Oklahoma-Specific Considerations for 2026 Planning
While federal tax law drives depreciation, exchanges, and most entity decisions, Oklahoma’s own rules affect your bottom line as well. A few points to keep in mind as you plan for the 2026 filing season:
- Oklahoma generally starts with federal adjusted gross income, so federal real estate deductions typically flow through, subject to state adjustments.
- Counties across the state may adjust millage rates and assessments over time, so review your 2026 valuation notices and appeal if assessments jump unexpectedly.
- If you own property through Oklahoma LLCs or other entities, ensure your registrations and annual reports stay current to preserve liability protection.
Because local markets such as Oklahoma City, Tulsa, Norman, and Stillwater can behave differently, the right mix of leverage, holding period, and exit strategy for 2026 will depend on your portfolio and goals. Coordinating your tax plan with your lender requirements and local market realities helps avoid surprises when you refinance or sell.
Practical Next Steps for Oklahoma Real Estate Tax Planning
- Gather closing statements, depreciation schedules, and improvement records for each of your Oklahoma properties.
- Confirm that your personal residence has the homestead exemption properly filed with your county assessor, if you qualify.
- Review entity structure for each property and decide whether changes before or during 2026 would simplify tax filing or improve asset protection.
- Talk with a tax professional about whether any 2026 purchases or major renovations could benefit from accelerated deductions available under current federal rules.
- If you expect to sell appreciated Oklahoma property in the next few years, discuss whether a 1031 exchange fits your long‑term plan and what timelines you would need to follow.
Frequently Asked Questions
1. Can I claim both Oklahoma homestead benefits and rental depreciation on the same property?
Not at the same time. The homestead exemption applies only to your primary residence. Depreciation applies to property held for income production. If you move out of a homesteaded property and convert it to a rental, you generally notify the county that it is no longer your homestead and then begin depreciating it for federal and state income tax purposes from the date of conversion.
2. Does bonus depreciation apply to the building itself on Oklahoma rentals?
Generally, bonus depreciation does not apply to the main residential or commercial building, which must be depreciated over 27.5 or 39 years. It may, however, apply to certain shorter‑lived components or equipment.

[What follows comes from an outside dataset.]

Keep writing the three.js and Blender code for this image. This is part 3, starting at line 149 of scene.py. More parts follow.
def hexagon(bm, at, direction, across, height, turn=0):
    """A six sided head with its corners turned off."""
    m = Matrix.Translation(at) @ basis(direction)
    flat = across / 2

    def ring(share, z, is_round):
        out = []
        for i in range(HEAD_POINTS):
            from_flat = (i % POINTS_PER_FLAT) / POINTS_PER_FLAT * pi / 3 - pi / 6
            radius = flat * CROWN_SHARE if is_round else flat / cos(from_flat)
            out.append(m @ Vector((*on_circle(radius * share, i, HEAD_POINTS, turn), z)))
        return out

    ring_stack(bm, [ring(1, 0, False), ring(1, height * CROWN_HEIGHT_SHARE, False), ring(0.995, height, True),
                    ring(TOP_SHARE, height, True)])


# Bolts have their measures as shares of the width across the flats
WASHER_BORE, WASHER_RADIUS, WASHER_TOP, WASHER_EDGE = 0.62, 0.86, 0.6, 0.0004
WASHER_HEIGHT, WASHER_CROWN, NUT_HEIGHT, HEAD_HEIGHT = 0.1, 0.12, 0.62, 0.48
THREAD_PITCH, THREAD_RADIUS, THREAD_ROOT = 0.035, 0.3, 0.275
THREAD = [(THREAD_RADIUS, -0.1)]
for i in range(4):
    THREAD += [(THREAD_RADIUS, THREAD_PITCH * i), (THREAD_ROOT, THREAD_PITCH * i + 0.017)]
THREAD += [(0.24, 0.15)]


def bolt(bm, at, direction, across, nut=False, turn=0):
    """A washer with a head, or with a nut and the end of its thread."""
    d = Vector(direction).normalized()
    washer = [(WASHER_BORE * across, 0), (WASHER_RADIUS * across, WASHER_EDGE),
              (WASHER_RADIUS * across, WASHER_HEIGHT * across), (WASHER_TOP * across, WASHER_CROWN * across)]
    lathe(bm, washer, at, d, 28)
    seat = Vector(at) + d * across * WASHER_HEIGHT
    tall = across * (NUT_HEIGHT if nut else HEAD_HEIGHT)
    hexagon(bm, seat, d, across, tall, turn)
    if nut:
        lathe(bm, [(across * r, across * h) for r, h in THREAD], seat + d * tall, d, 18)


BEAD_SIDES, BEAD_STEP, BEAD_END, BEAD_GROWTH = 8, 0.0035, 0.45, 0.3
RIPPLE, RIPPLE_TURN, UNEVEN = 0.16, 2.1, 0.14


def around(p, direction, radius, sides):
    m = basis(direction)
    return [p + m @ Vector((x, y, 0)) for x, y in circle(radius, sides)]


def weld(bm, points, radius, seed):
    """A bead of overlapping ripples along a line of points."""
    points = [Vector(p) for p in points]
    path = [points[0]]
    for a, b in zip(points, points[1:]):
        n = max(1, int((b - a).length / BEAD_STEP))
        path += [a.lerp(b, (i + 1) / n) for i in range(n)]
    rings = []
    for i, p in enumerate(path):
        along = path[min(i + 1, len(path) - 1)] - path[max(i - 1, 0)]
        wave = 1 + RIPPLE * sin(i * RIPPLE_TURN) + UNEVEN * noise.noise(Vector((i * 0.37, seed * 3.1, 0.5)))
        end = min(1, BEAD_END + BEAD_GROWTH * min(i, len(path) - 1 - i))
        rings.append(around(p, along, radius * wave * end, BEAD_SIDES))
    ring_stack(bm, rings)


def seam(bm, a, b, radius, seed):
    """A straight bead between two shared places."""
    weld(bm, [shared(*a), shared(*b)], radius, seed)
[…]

The exact bonus percentage and eligibility depend on federal law in effect for the 2026 tax year, so always check current IRS guidance.
3. Are my Oklahoma rental losses limited if my income is high?

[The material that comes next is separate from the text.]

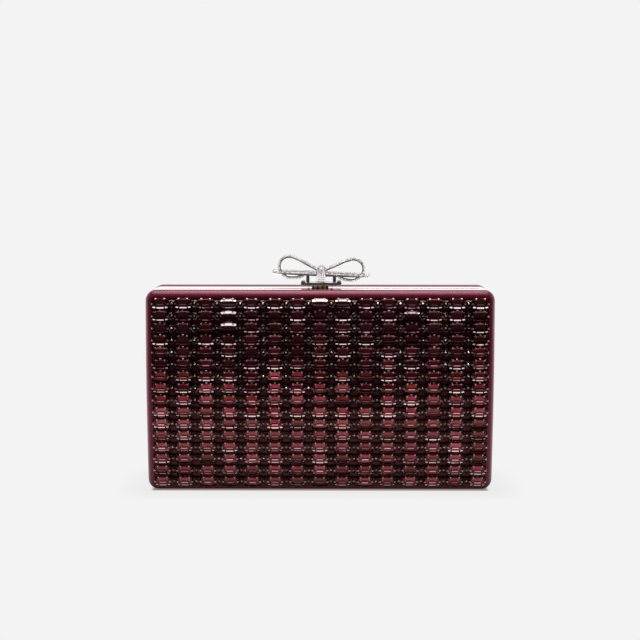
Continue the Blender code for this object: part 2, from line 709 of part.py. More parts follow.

Potentially. Federal passive activity loss rules can limit how much rental loss you use each year if you do not qualify as a real estate professional and your income exceeds certain thresholds. Oklahoma starts with federal income, so federal limitations typically carry through. Unused passive losses are usually carried forward to future years or used when you dispose of the property.
4. Can I use a 1031 exchange to move from Oklahoma property into property in another state?
Yes. For federal purposes, like-kind exchanges include investment property anywhere within the United States. You can sell Oklahoma property and acquire qualifying property in another state—or sell out-of-state property and purchase in Oklahoma—if all other 1031 rules and deadlines are met.
5. Do Oklahoma counties all use the same rules for assessments and appeals?
No. Oklahoma law sets the framework, but each county assessor administers assessments and appeal procedures locally. If you receive a 2026 valuation notice that appears high for a rental or commercial property, review your county’s deadlines and required forms as soon as possible so you do not miss your opportunity to protest.
6. Should every Oklahoma investor form an LLC?
Not necessarily. LLCs offer liability protection and can simplify joint ownership, but they also add filing, banking, and legal complexity. A single property with low risk exposure may not justify an entity, while larger portfolios or riskier properties often benefit from LLC structures. The right answer depends on your risk tolerance, lender requirements, and long‑term goals.
Tax rules and state laws can change after publication. Always confirm current requirements with the IRS, the Oklahoma Tax Commission, your county assessor, or a qualified tax professional before making decisions.